Better yet, just look out the window.
Moving on …
If I may, to quote Native poet John Trudell as DJ Randy Peone in the movie Smoke Signals, “It’s a good day to be Indigenous,” the annual two-day celebration of being Indigenous and from Alamo is this weekend. Indian Days is always scheduled around the Columbus Day federal holiday, which I find interesting. Back in school, we grew up learning that in 1492 Christopher Columbus sailed the ocean blue and discovered America (and bad poetry). Then, everybody else came to America to learn to smoke tobacco and plant corn and spend all their money at Pueblo casinos. OK, that last part came later.
It was on October 12 that Columbus discovered the new world, which was actually not new. Millions of people were here legally, but it was the first time Columbus had seen it, so to him, it was a big deal.
We’re talking about something that happened 532 years ago, so I can see why some people wonder if Columbus Day should still be a thing. Since Columbus hadn’t discovered anything that wasn’t already here, someone suggested something like Colonization Day. Well, that didn’t go over too well, and considering that 26 stars on Old Glory represent states named after native tribes, Indigenous Peoples Day started catching on.
But I digress. The best time to experience Alamo is during Indian Days. There’s mutton bustin’, men’s and women’s chainsaw contests, a frybread-making contest, Navajo tacos, dancing, and lots of other stuff, but for me, the best part is Saturday morning when the big parade winds down Highway 169 from the campground to Walter’s Park (where all the food is). The theme this time is Solidarity With Missing and Murdered Indigenous Men and Women.

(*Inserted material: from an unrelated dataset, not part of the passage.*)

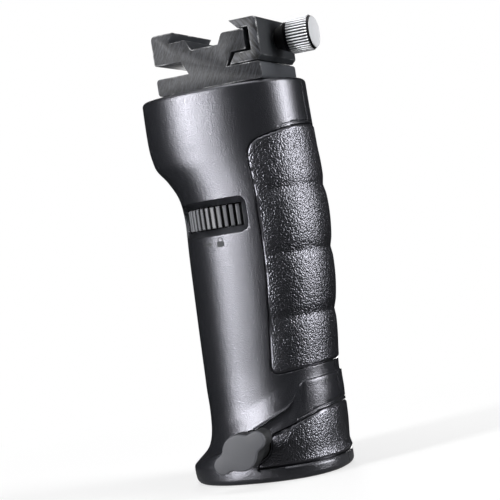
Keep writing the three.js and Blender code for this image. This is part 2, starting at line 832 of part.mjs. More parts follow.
// Extruded clamp head: plate, waisted neck, fixed jaw, relief groove and side flange
const headProfile = outline([
  [-plateHalfWidth, headBottom, plateCorner],
  [plateHalfWidth, headBottom, plateCorner],
  [plateHalfWidth, plateTop, plateCorner],
  [neckFootHalf, plateTop, 0],
  [neckTopHalf, plateTop + slotHeight, 0],
  [blockRight, plateTop + slotHeight, ledgeCorner],
  [blockRight, plateTop + blockHeight, ledgeCorner],
  [reliefHalf + reliefSlope, plateTop + blockHeight, blockCorner],
  [reliefHalf, reliefFloor, 0],
  [-reliefHalf, reliefFloor, 0],
  [-reliefHalf - reliefSlope, plateTop + blockHeight, 0],
  [-jawRoot, plateTop + blockHeight, 0],
  [-jawTip, plateTop + jawHeight, 0],
  [-jawOuter, plateTop + jawHeight, jawCorner],
  [-jawOuter, plateTop + slotHeight, blockCorner],
  [-neckTopHalf, plateTop + slotHeight, 0],
  [-neckFootHalf, plateTop, 0],
  [-plateHalfWidth, plateTop, plateCorner],
]);
const halfHead = headDepth / 2;
const shiftX = (body, x) => body.translate([x, 0, 0]);
const stationX = headX + blockRight;
const clampTip = stationX - clampBite;
const pinPlaces = [guidePinMargin - halfHead, halfHead - guidePinMargin];
const pinStart = stationX - guidePinReach;
const pinEnd = stationX + jawGap + jawWall * guidePinBiteShare;
const pinBoreStart = pinStart - jawClose - seatGap;
const pinBores = join(...pinPlaces.map((y) =>
  rod(guidePinRadius + seatGap, pinBoreStart, pinEnd + seatGap, 'x', [0, y, clampAxisZ], smallSides)));
const pivotWellBottom = pivotHeadBottom - seatGap;
const studBoreStart = clampTip - jawClose - seatGap;
add('head_block', cut(
  shiftX(prismY(headProfile, -halfHead, halfHead), headX),
  rod(pivotHole, headBottom - cutOver, reliefFloor + cutOver, 'z', headPlace, smallSides),
  rod(pivotHeadRadius + seatGap, pivotWellBottom, reliefFloor + cutOver, 'z', headPlace, smallSides),
  rod(clampStudRadius + seatGap, studBoreStart, far, 'x', [0, 0, clampAxisZ], smallSides),
  pinBores,
), anodised);
pinPlaces.forEach((y, index) => add(`guide_pin_${index + 1}`,
  rod(guidePinRadius, pinStart, pinEnd, 'x', [0, y, clampAxisZ], smallSides), steel));

// Movable jaw: a C that hooks over the block's flange and under it
const jawInner = blockRight + jawGap;
const jawRight = jawInner + jawWall;
const movableProfile = outline([
  [jawUnderTip, plateTop + seatGap, 0],
  [jawRight, plateTop + seatGap, jawChamfer / 2],
  [jawRight, plateTop + jawHeight, jawChamfer],
  [jawLipTip, plateTop + jawHeight, 0],
  [jawLipRoot, plateTop + blockHeight + seatGap, 0],
  [jawInner, plateTop + blockHeight + seatGap, 0],
  [jawInner, plateTop + slotHeight - seatGap * 2, 0],
  [jawUnderRoot, plateTop + slotHeight - seatGap * 2, 0],
]);
add('movable_jaw', cut(
  shiftX(prismY(movableProfile, -halfHead, halfHead), headX),
  rod(clampStudRadius + seatGap, 0, far, 'x', [0, 0, clampAxisZ], smallSides),
  pinBores,
), anodised);

// Clamp screw: stud, tapered collar and knurled knob
const clampPlace = [0, 0, clampAxisZ];
const clampCollarStart = headX + jawRight + seatGap;
const knobStart = clampCollarStart + collarLength + seatGap;
const knobEnd = knobStart + knobLength;
const studEnd = knobStart + knobLength / 2;
add('clamp_stud', rod(clampStudRadius, clampTip, studEnd, 'x', clampPlace, smallSides), steel);
add('clamp_collar', turned([
  [clampStudRadius + seatGap, clampCollarStart],
  [collarSmallRadius + seatGap, clampCollarStart],
  [collarLargeRadius, clampCollarStart + collarLength],
  [clampStudRadius + seatGap, clampCollarStart + collarLength],
  [clampStudRadius + seatGap, clampCollarStart],
], 'x', clampPlace, smallSides), moulded);

function knurledKnob() {
  const depth = knobLength - knobChamfer * 2;
  const shape = ribbedOutline(knobRadius, knobRidgeDepth, knobRidges);
  const geometry = new THREE.ExtrudeGeometry(shape, { depth, bevelEnabled: false });
  geometry.rotateY(Math.PI / 2);
  geometry.translate(knobStart + knobChamfer, 0, clampAxisZ);
  const core = knobRadius - knobRidgeDepth;
  return join(
    solid(geometry),
    turned([
      [0, knobStart],
      [core - knobChamfer / 2, knobStart],
      [core, knobStart + knobChamfer],
      [core, knobEnd - knobChamfer],
      [core - knobChamfer / 2, knobEnd],
      [core - knobChamfer, knobEnd],
      [core - knobChamfer - knobDish, knobEnd - knobDish],
      [0, knobEnd - knobDish],
    ], 'x', clampPlace),
  );
}
add('knurled_knob', cut(
  knurledKnob(),
  rod(clampStudRadius + seatGap, 0, studEnd + seatGap, 'x', clampPlace, smallSides),
), chrome);

// The origin is the bottom centre of the whole
const extent = new THREE.Box3().setFromObject(parts);
const middle = extent.getCenter(new THREE.Vector3());
parts.position.set(-middle.x, -middle.y, -extent.min.z);
parts.updateMatrixWorld(true);

export default parts;
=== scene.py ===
"""Hand grip with a dovetail clamp head, dressed for a plain studio picture.

Lengths are metres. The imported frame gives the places, and the sizes below give the smooth forms round it.
"""

import math

import bpy
import numpy as np
from mathutils import Matrix, Vector


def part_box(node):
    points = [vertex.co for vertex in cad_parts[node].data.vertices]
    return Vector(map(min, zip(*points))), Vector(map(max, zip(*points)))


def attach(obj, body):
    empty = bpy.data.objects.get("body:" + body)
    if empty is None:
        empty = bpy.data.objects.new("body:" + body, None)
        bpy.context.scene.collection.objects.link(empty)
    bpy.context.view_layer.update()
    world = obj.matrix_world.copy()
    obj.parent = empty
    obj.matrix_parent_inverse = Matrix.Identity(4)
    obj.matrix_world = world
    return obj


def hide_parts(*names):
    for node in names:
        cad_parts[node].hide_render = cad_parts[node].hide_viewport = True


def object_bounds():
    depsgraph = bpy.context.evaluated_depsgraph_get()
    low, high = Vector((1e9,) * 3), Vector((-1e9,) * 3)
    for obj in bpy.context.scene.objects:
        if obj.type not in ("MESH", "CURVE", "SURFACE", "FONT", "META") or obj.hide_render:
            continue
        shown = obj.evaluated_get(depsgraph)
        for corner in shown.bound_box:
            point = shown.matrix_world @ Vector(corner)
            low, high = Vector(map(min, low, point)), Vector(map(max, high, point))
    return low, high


bl_info = {
    "name": "Clamp head grip",
    "version": (1, 0, 0),
    "blender": (4, 5, 0),
    "location": "3D View > Sidebar > Grip",
    "description": "Builds the smooth moulded grip, its clamp head and a studio round the packed frame",
    "category": "Object",
}

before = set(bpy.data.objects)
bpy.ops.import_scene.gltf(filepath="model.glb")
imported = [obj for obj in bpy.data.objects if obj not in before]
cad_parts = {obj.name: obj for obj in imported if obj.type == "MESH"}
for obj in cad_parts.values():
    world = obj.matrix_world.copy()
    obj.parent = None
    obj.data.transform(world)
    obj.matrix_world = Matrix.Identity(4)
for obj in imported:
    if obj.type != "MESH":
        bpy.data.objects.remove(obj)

MM = 0.001
GAP = 0.3 * MM
OVER = 4 * MM
FAR = 60 * MM

# Grip skin, as the solids have it
SECTION_POWER = 2.35
FOOT_EDGE = 1.9 * MM
FOOT_FLARE = 0.35 * MM
FOOT_WALL = 5 * MM
RIM_EDGE = 1.4 * MM
WALL = 3.4 * MM
TOP_RIM_WALL = 2.4 * MM
RIB_INSET = 2.4 * MM
BASE_PLATE = 3 * MM
TOP_PLATE = 3 * MM
PLATE_EDGE = 0.2 * MM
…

While you’re in the Magdalena area, the village is sponsoring its annual car show on Saturday. In these days of driverless cars and so forth, it’s hard not to romanticize many of those old automobiles, from hand-cranked Model As to tail fins on a ‘57 Chevy.
Growing up, the radio was rife with car songs, like the Beach Boys’ 409, Wilson Pickett’s Mustang Sally, Jan and Dean singing about a GTO and XKE on Dead Man’s Curve, Chuck Berry in his V-8 Ford chasing Maybelline in her Cadillac, and so on. There were even songs about a Nash Rambler and a Hot Rod Lincoln.
In those days, every kid wanted to jazz up their ride with things like fender skirts, curb feelers and steering wheel knobs. But way before the automobile was invented, I wondered if there were people who wanted to pimp out their horse and buggy. How would one do that?
I got an answer to that when I was in Ruidoso one time and went to the Hubbard Museum of the American West, where there’s a collection of some the fanciest, gussied-up buggies, wagons, stagecoaches, and surreys you’ll ever see. Kind of like an old west car show with horse-drawn carriages instead of automobiles.
Back when the last thing you wanted to meet on the road was a driverless wagon.